The XC16 can be reconfigured as two separate parallel threads running simultaneously, sharing their L1 Data memory with cache coherency, which directly improves latency and performance efficiency for PHY control processing, without the need for an additional CPU. This boosts the performance per square millimeter by 50% compared to a single-core/single-thread architecture when massive numbers of users are connected in a crowded area. This amounts to 35% die area savings for a large cluster of cores, as is typical for custom 5G base station silicon.
Other key features in the CEVA-XC16 include the latest dual CEVA-BX scalar processor units, dynamic allocation of vector units resources to processing threads and scalar control architecture and tools that reduce code size by a third through dynamic branch prediction and loop optimizations alongside an LLVM based compiler.
The XC16 introduces a new instruction set architectures for FFT and FIR operations common in wireless systems that doubles performance, with a simple software migration path from previous generations CEVA-XC4500 and CEVA-XC12 DSPs.

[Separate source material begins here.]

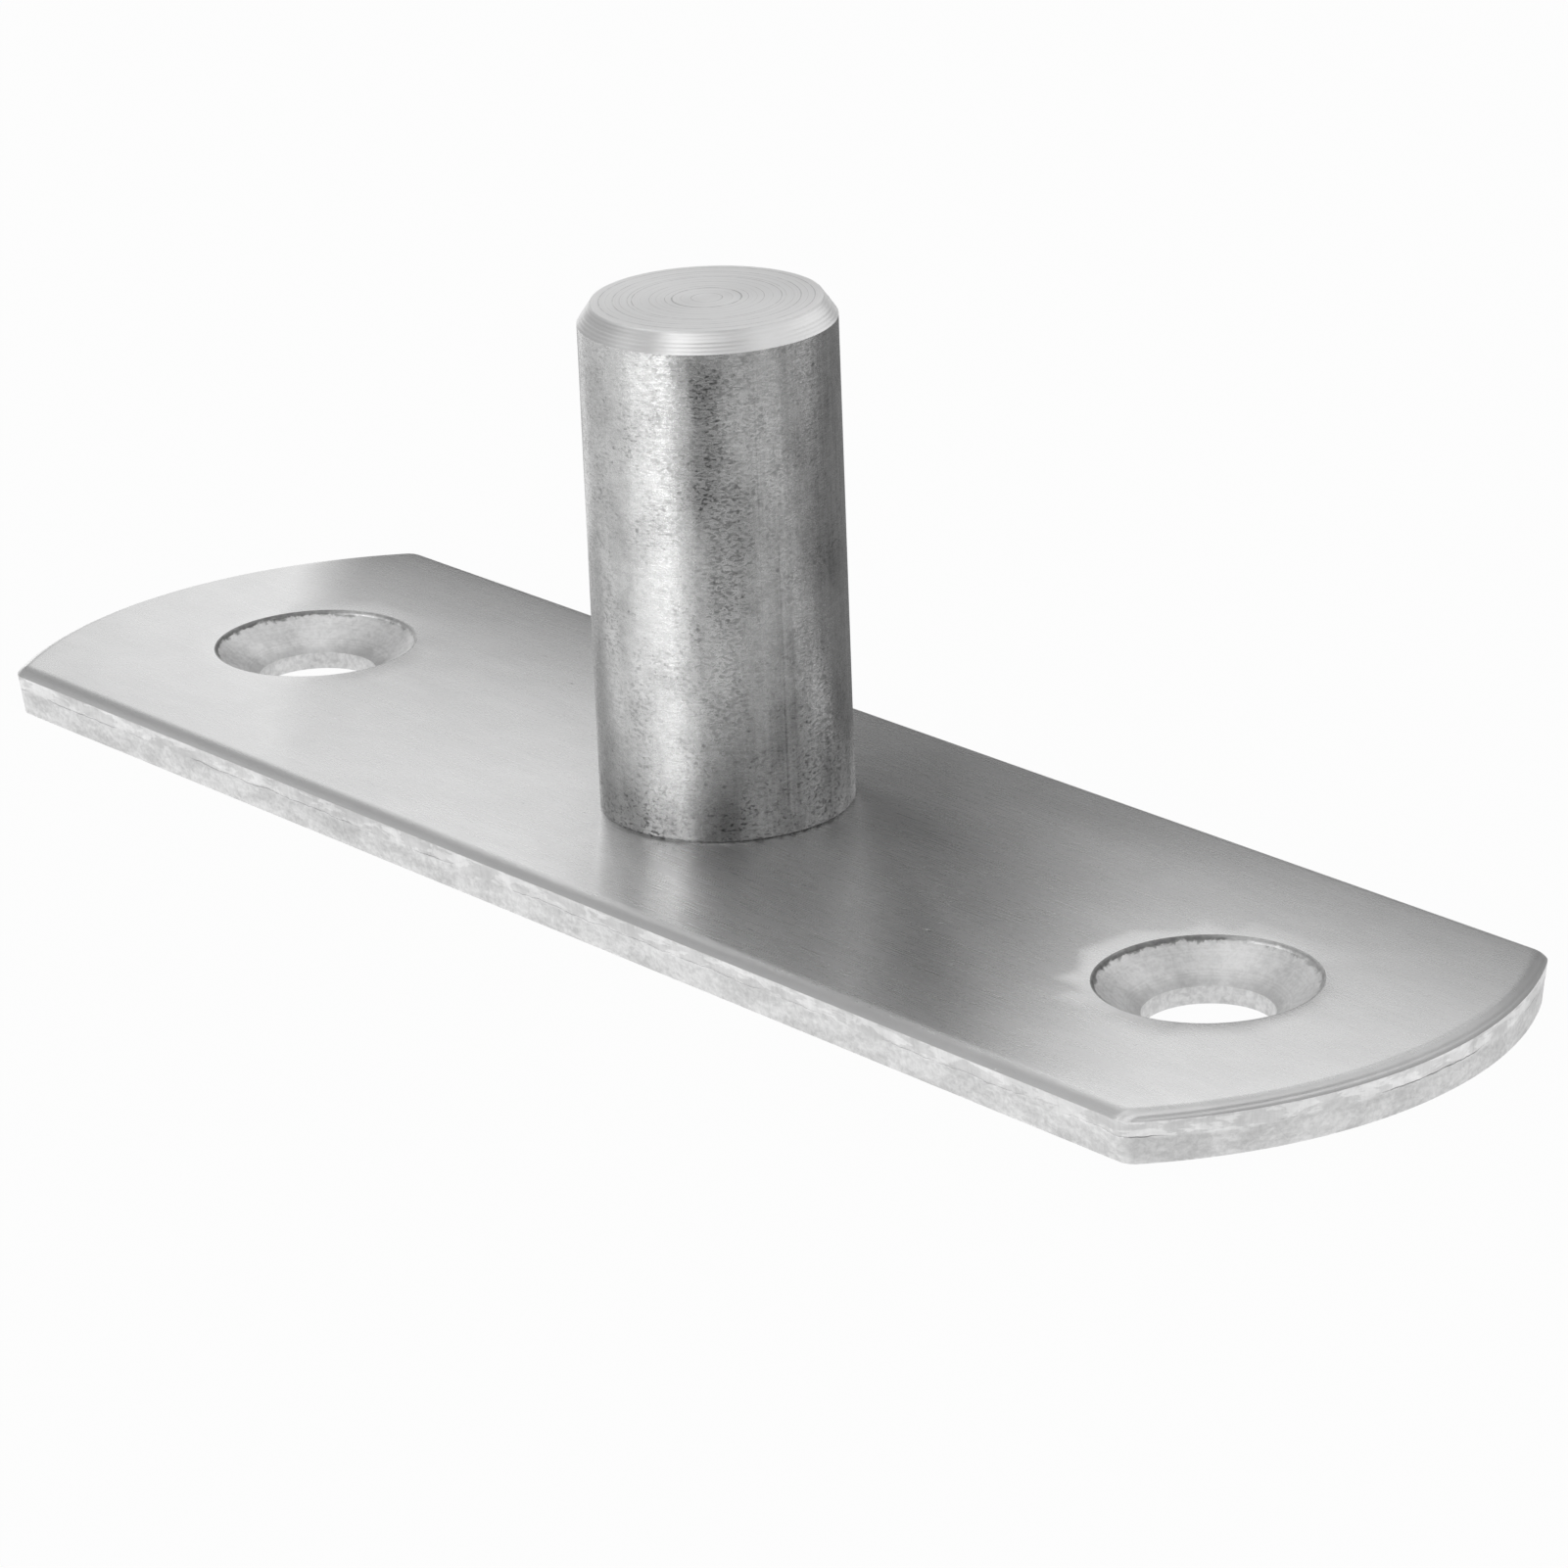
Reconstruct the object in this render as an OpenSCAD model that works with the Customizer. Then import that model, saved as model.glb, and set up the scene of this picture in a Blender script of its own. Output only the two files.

"The dynamically reconfigurable multithreading and high speed design, along with comprehensive capabilities for both control and arithmetic processing, sets the foundation for the proliferation of ASICs and ASSPs for 5G infrastructure and endpoints," said Mike Demler, Senior Analyst at The Linley Group.
The first processor based on the Gen4 CEVA-XC architecture is the multicore CEVA-XC16 for 5G RAN architectures including Open RAN (O-RAN), Baseband Unit (BBU) aggregation as well as Wi-Fi and 5G enterprise access points. The CEVA-XC16 is also applicable to massive signal processing and AI workloads associated with base station operation.
The XC16 has been specifically designed for the 3GPP release specifications in mind, building on CEVA's experience with leading wireless infrastructure vendors for their cellular infrastructure ASICs. The previous generation CEVA-XC4500 and CEVA-XC12 DSPs are used in chips in 4G and 5G cellular networks today, and the CEVA-XC16 is already in design with a leading wireless vendor for their next-generation 5G ASIC.
The XC16 can be reconfigured as two separate parallel threads running simultaneously, sharing their L1 Data memory with cache coherency, which directly improves latency and performance efficiency for PHY control processing, without the need for an additional CPU. This boosts the performance per square millimeter by 50% compared to a single-core/single-thread architecture when massive numbers of users are connected in a crowded area. This amounts to 35% die area savings for a large cluster of cores, as is typical for custom 5G base station silicon.
Other key features in the CEVA-XC16 include the latest dual CEVA-BX scalar processor units, dynamic allocation of vector units resources to processing threads and scalar control architecture and tools that reduce code size by a third through dynamic branch prediction and loop optimizations alongside an LLVM based compiler.
The XC16 introduces a new instruction set architectures for FFT and FIR operations common in wireless systems that doubles performance, with a simple software migration path from previous generations CEVA-XC4500 and CEVA-XC12 DSPs.
"5G is a technology with multiple growth vectors spanning consumer, industrial, telecom and AI. Addressing these fragmented and complex use cases requires new thinking and practices for processors," said Aviv Malinovitch, Vice President and General Manager of the Mobile Broadband Business Unit at CEVA. "Our Gen 4 CEVA-XC architecture encapsulates this new approach, enabling never-before-seen DSP core performance through groundbreaking innovations and design. The CEVA-XC16 DSP is evidence of this and serves to substantially reduce the entry barriers for OEMs and semiconductor vendors looking to benefit from the growing 5G Capex and Open RAN network architectures."
The CEVA-XC16 is available for general licensing starting in Q2 2020.